# EXERCISE GOAL
Your task is to copy the lines between the line containing "box = shape.BoundBox" and the line containing "obj.matrix_parent_inverse = Matrix.Identity(4)", counting both of those lines, and to emit nothing more.
# START OF MATERIAL TO PROCESS
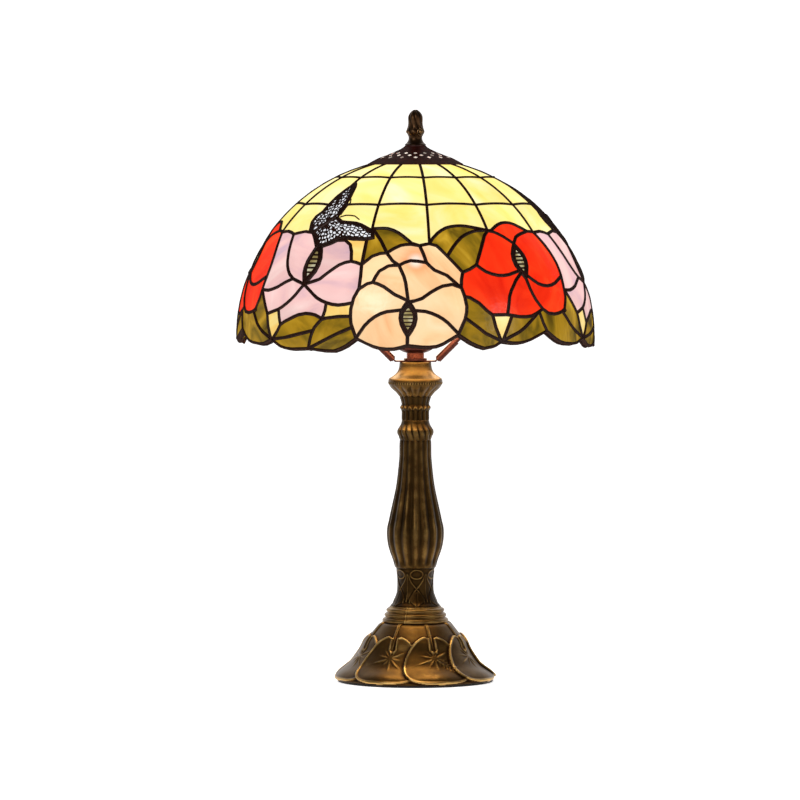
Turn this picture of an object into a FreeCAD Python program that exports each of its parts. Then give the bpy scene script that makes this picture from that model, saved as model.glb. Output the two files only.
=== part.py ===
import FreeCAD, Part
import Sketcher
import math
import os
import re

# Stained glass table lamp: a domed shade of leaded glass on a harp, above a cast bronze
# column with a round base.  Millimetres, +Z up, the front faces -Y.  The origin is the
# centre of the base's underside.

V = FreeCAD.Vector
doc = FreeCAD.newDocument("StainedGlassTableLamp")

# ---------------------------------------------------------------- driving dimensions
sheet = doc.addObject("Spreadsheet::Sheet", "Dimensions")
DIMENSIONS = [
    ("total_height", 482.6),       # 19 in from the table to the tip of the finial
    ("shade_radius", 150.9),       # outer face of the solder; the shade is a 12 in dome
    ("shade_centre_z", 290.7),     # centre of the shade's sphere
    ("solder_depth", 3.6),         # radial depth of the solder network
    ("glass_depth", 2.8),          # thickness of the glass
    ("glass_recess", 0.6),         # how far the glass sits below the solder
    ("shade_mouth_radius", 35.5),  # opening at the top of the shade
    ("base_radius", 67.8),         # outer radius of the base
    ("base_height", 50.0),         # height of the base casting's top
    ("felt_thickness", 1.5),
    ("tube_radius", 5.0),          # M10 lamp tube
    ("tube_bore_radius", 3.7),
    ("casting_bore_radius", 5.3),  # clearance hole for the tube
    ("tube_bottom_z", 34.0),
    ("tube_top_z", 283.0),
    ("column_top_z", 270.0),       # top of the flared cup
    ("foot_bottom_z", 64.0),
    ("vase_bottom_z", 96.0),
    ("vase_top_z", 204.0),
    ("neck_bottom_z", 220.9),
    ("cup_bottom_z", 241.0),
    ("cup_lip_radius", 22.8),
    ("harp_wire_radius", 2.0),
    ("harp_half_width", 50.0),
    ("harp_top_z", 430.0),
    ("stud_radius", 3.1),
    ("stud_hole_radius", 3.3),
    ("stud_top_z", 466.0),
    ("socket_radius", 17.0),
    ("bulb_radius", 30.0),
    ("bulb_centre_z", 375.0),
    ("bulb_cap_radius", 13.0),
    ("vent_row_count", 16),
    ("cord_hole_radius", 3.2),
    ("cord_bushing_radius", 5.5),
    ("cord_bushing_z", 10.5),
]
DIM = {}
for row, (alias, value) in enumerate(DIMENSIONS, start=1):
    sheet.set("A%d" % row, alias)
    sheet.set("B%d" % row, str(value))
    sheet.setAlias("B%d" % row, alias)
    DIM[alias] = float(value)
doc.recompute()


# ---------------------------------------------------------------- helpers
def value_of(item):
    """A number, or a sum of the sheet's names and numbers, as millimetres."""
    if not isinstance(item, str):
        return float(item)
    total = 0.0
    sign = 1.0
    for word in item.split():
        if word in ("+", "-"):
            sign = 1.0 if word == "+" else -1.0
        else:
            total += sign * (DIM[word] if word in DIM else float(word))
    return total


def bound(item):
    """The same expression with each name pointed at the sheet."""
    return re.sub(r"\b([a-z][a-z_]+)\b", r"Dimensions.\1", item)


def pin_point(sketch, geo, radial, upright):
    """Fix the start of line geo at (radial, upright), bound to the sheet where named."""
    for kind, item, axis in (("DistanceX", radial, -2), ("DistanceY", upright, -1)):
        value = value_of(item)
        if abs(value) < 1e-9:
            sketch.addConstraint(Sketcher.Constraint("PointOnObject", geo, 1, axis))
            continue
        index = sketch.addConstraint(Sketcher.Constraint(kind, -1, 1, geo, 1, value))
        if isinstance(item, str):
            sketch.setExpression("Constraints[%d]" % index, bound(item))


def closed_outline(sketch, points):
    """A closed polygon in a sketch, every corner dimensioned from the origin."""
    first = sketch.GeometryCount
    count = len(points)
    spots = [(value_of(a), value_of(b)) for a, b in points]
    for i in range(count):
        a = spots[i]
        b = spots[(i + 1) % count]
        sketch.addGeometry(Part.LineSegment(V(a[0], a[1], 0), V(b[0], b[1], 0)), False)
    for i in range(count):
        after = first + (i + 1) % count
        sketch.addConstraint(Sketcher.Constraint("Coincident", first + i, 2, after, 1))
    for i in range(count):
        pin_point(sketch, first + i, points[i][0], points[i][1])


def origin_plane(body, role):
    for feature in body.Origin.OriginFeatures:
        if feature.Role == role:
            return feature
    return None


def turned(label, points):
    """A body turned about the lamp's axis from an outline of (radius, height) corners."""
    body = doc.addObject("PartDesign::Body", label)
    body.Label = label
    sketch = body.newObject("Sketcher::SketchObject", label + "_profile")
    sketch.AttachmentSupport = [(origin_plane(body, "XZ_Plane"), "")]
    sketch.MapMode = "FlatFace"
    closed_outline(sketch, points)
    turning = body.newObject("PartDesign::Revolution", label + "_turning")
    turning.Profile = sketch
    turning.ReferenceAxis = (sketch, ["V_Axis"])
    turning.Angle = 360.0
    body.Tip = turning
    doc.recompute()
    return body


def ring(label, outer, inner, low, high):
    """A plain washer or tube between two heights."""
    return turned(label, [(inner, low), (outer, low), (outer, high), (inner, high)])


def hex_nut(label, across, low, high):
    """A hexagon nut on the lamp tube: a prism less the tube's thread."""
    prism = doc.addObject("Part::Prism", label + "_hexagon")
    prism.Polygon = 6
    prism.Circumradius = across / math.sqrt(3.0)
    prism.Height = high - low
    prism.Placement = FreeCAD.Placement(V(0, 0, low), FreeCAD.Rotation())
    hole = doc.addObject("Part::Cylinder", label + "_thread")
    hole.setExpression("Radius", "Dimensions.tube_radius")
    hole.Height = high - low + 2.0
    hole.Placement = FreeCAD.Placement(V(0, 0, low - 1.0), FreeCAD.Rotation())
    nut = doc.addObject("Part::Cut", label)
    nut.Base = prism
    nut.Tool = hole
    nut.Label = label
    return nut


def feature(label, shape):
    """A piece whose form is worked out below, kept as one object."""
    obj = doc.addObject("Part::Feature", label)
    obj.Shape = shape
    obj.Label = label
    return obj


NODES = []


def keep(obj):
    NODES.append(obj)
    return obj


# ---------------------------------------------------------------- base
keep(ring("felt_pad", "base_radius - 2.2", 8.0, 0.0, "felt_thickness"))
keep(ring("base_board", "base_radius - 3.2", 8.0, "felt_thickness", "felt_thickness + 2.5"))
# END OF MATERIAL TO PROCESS
# START OF MATERIAL TO PROCESS
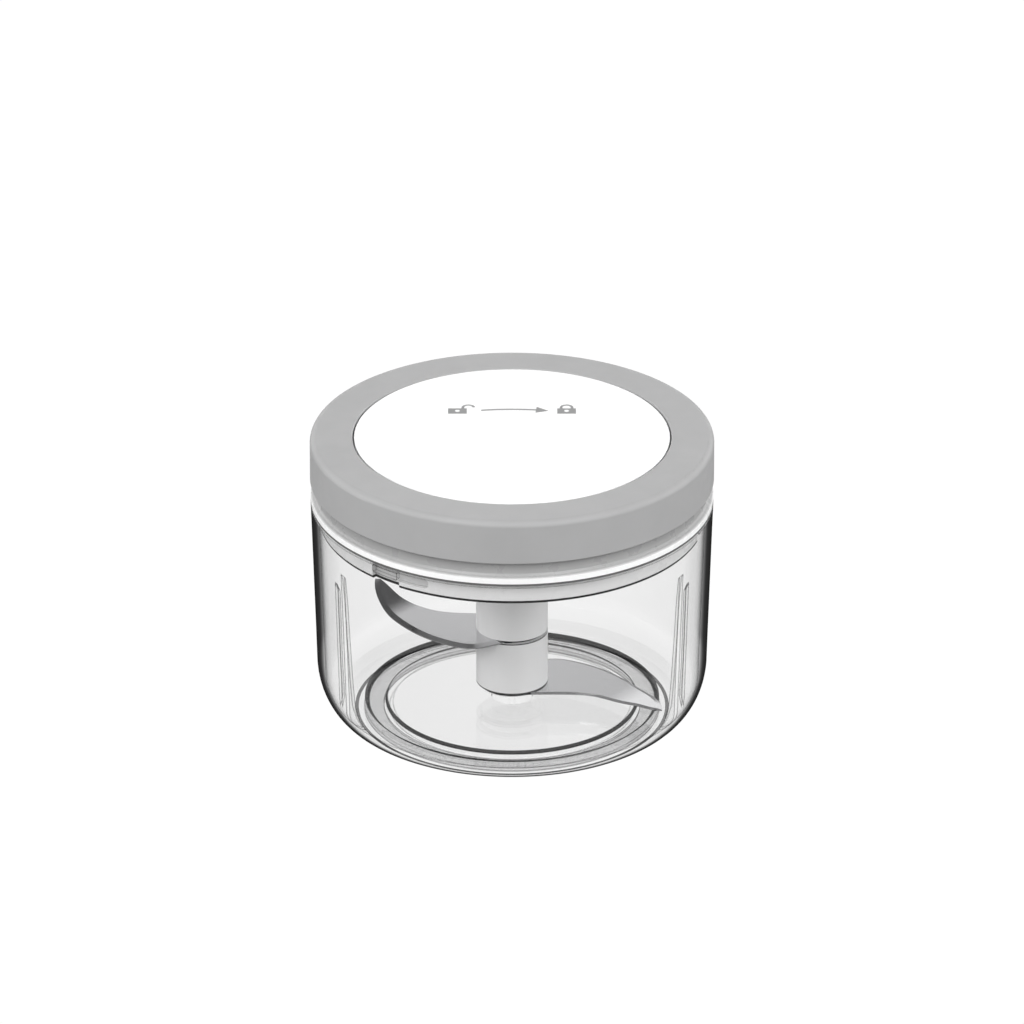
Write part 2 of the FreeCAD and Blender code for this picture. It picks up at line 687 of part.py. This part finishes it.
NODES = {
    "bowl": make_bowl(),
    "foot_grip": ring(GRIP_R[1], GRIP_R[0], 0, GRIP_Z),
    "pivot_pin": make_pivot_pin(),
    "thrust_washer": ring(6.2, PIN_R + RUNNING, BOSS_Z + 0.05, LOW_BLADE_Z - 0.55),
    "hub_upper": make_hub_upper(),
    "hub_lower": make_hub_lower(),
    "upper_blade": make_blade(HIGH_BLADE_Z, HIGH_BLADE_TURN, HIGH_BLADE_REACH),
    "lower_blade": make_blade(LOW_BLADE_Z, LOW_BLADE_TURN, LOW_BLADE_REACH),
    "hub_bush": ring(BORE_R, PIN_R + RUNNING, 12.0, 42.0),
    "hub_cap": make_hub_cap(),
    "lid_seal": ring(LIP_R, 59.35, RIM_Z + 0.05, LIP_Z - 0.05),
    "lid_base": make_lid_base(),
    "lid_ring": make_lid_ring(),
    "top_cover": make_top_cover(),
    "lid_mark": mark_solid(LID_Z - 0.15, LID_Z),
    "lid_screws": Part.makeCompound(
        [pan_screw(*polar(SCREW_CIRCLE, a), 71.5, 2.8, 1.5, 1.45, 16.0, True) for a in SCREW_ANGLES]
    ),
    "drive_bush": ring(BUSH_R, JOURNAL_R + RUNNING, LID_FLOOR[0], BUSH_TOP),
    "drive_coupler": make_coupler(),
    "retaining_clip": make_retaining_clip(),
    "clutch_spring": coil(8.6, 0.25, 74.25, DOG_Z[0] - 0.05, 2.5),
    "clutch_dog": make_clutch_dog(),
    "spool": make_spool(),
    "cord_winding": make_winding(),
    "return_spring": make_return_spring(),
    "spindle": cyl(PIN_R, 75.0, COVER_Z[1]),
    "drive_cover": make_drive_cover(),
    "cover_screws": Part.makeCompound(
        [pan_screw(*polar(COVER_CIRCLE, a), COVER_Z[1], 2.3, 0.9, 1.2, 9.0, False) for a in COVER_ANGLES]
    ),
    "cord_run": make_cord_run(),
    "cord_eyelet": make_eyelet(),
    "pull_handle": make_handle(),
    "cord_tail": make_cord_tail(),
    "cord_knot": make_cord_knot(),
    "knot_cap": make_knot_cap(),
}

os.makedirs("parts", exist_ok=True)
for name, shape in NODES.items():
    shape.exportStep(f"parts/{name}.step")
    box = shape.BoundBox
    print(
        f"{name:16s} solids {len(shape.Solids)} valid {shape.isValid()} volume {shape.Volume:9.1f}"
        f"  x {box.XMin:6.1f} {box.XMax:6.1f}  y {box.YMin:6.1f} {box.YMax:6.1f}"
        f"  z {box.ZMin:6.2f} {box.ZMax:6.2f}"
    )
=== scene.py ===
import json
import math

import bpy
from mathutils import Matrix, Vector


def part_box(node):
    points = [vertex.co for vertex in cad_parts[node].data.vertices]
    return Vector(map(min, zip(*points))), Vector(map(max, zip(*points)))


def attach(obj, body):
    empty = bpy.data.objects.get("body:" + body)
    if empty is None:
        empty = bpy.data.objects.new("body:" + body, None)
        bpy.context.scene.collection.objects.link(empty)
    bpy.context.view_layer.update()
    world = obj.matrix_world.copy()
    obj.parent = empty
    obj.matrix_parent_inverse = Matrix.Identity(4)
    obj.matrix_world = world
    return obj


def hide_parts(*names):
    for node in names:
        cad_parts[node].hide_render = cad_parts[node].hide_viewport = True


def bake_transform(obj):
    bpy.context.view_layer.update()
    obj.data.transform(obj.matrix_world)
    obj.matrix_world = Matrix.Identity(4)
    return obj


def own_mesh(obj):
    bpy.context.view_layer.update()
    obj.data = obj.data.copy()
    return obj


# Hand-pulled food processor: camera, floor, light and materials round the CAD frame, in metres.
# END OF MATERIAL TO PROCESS
# START OF MATERIAL TO PROCESS
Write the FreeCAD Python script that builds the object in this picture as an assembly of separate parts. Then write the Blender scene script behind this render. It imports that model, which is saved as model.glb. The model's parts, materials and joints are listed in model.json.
# END OF MATERIAL TO PROCESS
# ANSWER TO THE TASK
    box = shape.BoundBox
    print(
        f"{name:16s} solids {len(shape.Solids)} valid {shape.isValid()} volume {shape.Volume:9.1f}"
        f"  x {box.XMin:6.1f} {box.XMax:6.1f}  y {box.YMin:6.1f} {box.YMax:6.1f}"
        f"  z {box.ZMin:6.2f} {box.ZMax:6.2f}"
    )
=== scene.py ===
import json
import math

import bpy
from mathutils import Matrix, Vector


def part_box(node):
    points = [vertex.co for vertex in cad_parts[node].data.vertices]
    return Vector(map(min, zip(*points))), Vector(map(max, zip(*points)))


def attach(obj, body):
    empty = bpy.data.objects.get("body:" + body)
    if empty is None:
        empty = bpy.data.objects.new("body:" + body, None)
        bpy.context.scene.collection.objects.link(empty)
    bpy.context.view_layer.update()
    world = obj.matrix_world.copy()
    obj.parent = empty
    obj.matrix_parent_inverse = Matrix.Identity(4)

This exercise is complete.